The governor also invited General Yekini and other stakeholders, including civil society organisations, domestic and international non-governmental organisations, to a security meeting to also consider the request. At the meeting, it was advised that the camps should not be closed pending when certain things would be put in place to enable the people go back.

Also, the federal government, represented by Vice President Yemi Osinbajo, had visited Benue and promised that housing units would be constructed in three local government areas of the state – Logo, Guma and Agatu as part of resettlement arrangements, but since then, nothing has been heard about it again.
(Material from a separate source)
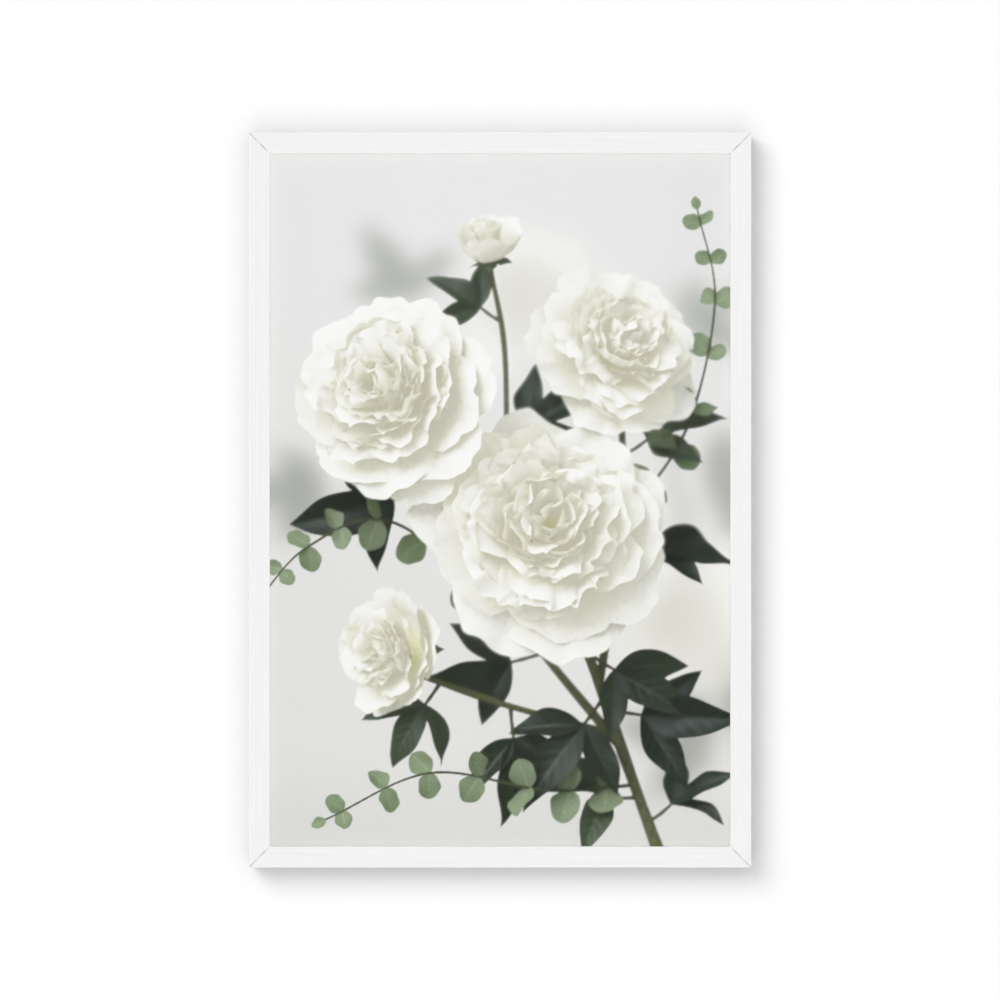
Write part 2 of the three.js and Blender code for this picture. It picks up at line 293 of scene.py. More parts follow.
def joint_paint(right):
    """Paint in the joints of the left or the right rail."""
    shader = Shader("white_paint_joint_" + ("right" if right else "left"))
    inset = inset_from_edge(shader, 0, 1 if right else -1)
    cloud = shader.noise(shader.place(), 500, 4, 0.6)
    white = shader.between(cloud, (0.6, 0.6, 0.59), (0.74, 0.74, 0.74))
    # Painted shade: the joint's paint is near black where the crack's shadow falls.
    return shader.surface(
        shader.mix(joint_crack_shade(shader, inset), white, (0.06, 0.06, 0.058)),
        shader.between(cloud, 0.42, 0.55),
        (cloud, 0.02 * MM, 0.4),
    )


def fill_joint(name, right, top, material):
    """The paint that has run into one mitre joint: nearly flush in places, sunk in others."""
    rng = np.random.default_rng(31 + 2 * right + top)
    corner = Vector((OUTER_HIGH.x if right else OUTER_LOW.x, 0, OUTER_HIGH.z if top else OUTER_LOW.z))
    inward = Vector((-1 if right else 1, 0, -1 if top else 1))
    across = Vector((inward.x, 0, -inward.z)).normalized() * (JOINT_GAP / 2 - FILL_CLEAR)
    steps = FILL_KNOTS * FILL_STEPS
    at = np.linspace(0, FILL_KNOTS, steps + 1)
    sunk = np.interp(at, np.arange(FILL_KNOTS + 1), rng.choice(FILL_SUNK_MM, FILL_KNOTS + 1)) * MM
    points = []
    for k in range(steps + 1):
        place = corner + inward * (FILL_SHORT + (FACE_WIDE - 2 * FILL_SHORT) * k / steps)
        front, back = FRONT_Y + sunk[k], FRONT_Y + FILL_DEEP
        for side, y in ((-1, front), (1, front), (1, back), (-1, back)):
            points.append(place + across * side + Vector((0, y, 0)))
    faces = [(0, 1, 2, 3), tuple(4 * steps + k for k in (3, 2, 1, 0))]
    for k in range(steps):
        faces += [(4 * k + j, 4 * k + 4 + j, 4 * k + 4 + (j + 1) % 4, 4 * k + (j + 1) % 4) for j in range(4)]
    piece = add_mesh(name, points, faces, material)
    made = bmesh.new()
    made.from_mesh(piece.data)
    bmesh.ops.recalc_face_normals(made, faces=made.faces)
    made.to_mesh(piece.data)
    made.free()
    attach(piece, "root")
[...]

Sequel to the promise, the state government donated a vast parcel of land for the resettlement of the displaced persons, but the process has not been concluded; hence they are still in the camps.

As the displaced persons continue to yearn for their homes, they suffer rape, unwanted pregnancies, stealing, among lots of other vices.

The state government has consistently raised the alarm that the feeding of the huge number of the displaced persons is draining its purse.

Speaking on the plight of the displaced persons in Benue, The Reverend Father Solomon Ukeyima, a priest from the Makurdi Catholic Diocese, who has been working with them since 2011, said that apart from emotional and psychological pains, they were vulnerable.

“They have been there as far as 2012 and 2013. In 2015 when we went to distribute items to them, we discovered that some of them came from Daudu to St Mary’s in North Bank, where we had camps. Governor Ortom, then a minister, brought in some trucks of food.

“So some of them are right to say they have stayed up to 10 years in camps. That they will ever go back home again depends on the government. These armed herdsmen are nothing to our army if they are really given the green light to do away with them.

“We do not have creeks, mountains or forests here where they will hide, so if our soldiers can go out there into other countries and prove themselves and come back, what’s herdsmen to them? It is just that they (governments) are not sincere; they know where they (attackers) are being haboured in our neighborhood. As soon as government is sincere about it, these attacks will end,” the priest said.

Commenting on the matter, the Executive Secretary of the Benue State Emergency Management Agency (SEMA), Dr Emmanuel Shior, said the displaced persons, who spread across nearly 20 camps in the state, want enduring solutions to the attacks to enable them return home.

He said the current number of displaced persons in various official and unofficial camps was close to two million, adding that some of them stay with their relatives or in uncompleted buildings.

“On when they will return home, we said earlier that the Benue State Government had made a disengagement plan. We have also put in place, the Benue State Humanitarian Response Plan (HRP). But the plan is not what can be rushed because it involves so many things.

“The federal government would need to help the state secure where the armed herders have occupied. They need to be removed from those communities, first of all. The destroyed infrastructures need to be replaced. We have requested the federal government to support the quest of the displaced persons to return home,” the SEMA boss noted.

Our correspondent observed that most of them have resorted to clustering under trees during the day to play cards, hoping that respite would come their way.